** Begin Recorded information **

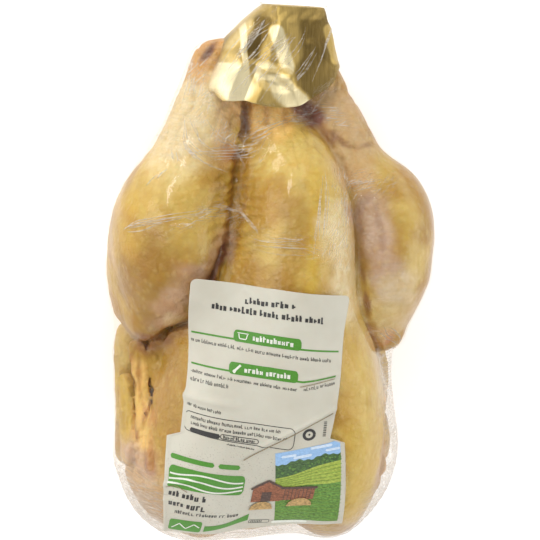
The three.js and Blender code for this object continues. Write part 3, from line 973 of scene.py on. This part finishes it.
PINCH_GAP = 6.0  # a fold ends where its next step would be longer than this
PINCH_HEIGHT = 0.2  # of its width
PINCH_LIFT = 0.12
PINCH_SHAPE = ((-1, 0), (-0.35, 0.55), (0, 1), (0.35, 0.55), (1, 0))  # across and up


def pinch_strip(start, end, width, draw):
    """One pinched fold between two places on the film, as rows of points."""
    t = np.linspace(0, 1, PINCH_STEPS)[:, None]
    run = end - start
    bend = np.sin(math.pi * t) * draw.normal(size=3) * 0.035 * np.linalg.norm(run)
    wobble = np.cumsum(draw.normal(size=(PINCH_STEPS, 3)), 0) * 0.07
    guess = start + run * t + bend + wobble
    core = guess * np.array([0.0, 1.0, 0.0]) + np.array([0, 0, CORE_Z])
    core[:, 1] = np.clip(core[:, 1], *CORE_Y)
    away = guess - core
    path = touch(film_form, core, away / lengths(away))
    facing = normals(film_form, path)
    side = np.cross(np.gradient(path, axis=0), facing)
    side /= np.maximum(lengths(side), 1e-9)
    taper = np.sin(math.pi * np.clip(t, 0.02, 0.98)) ** 0.6 * width
    taper = taper * (1 + 0.35 * draw.normal(size=(PINCH_STEPS, 1))).clip(0.4, 1.6)
    rows = []
    for across, up in PINCH_SHAPE:
        lift = PINCH_LIFT + up * PINCH_HEIGHT * taper
        rows.append(path + side * across * taper + facing * lift)
    return np.stack(rows, 1)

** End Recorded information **

» **What the task requires**
Return a word-for-word copy of the lines from the beginning of the listing to the line holding "across and up", both kept.

» **Reply**
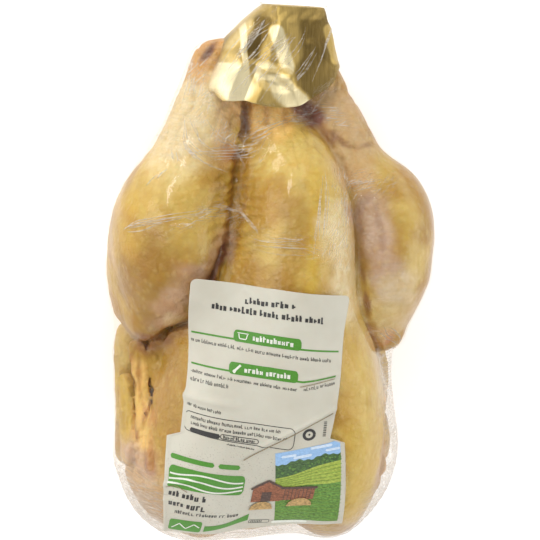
The three.js and Blender code for this object continues. Write part 3, from line 973 of scene.py on. This part finishes it.
PINCH_GAP = 6.0  # a fold ends where its next step would be longer than this
PINCH_HEIGHT = 0.2  # of its width
PINCH_LIFT = 0.12
PINCH_SHAPE = ((-1, 0), (-0.35, 0.55), (0, 1), (0.35, 0.55), (1, 0))  # across and up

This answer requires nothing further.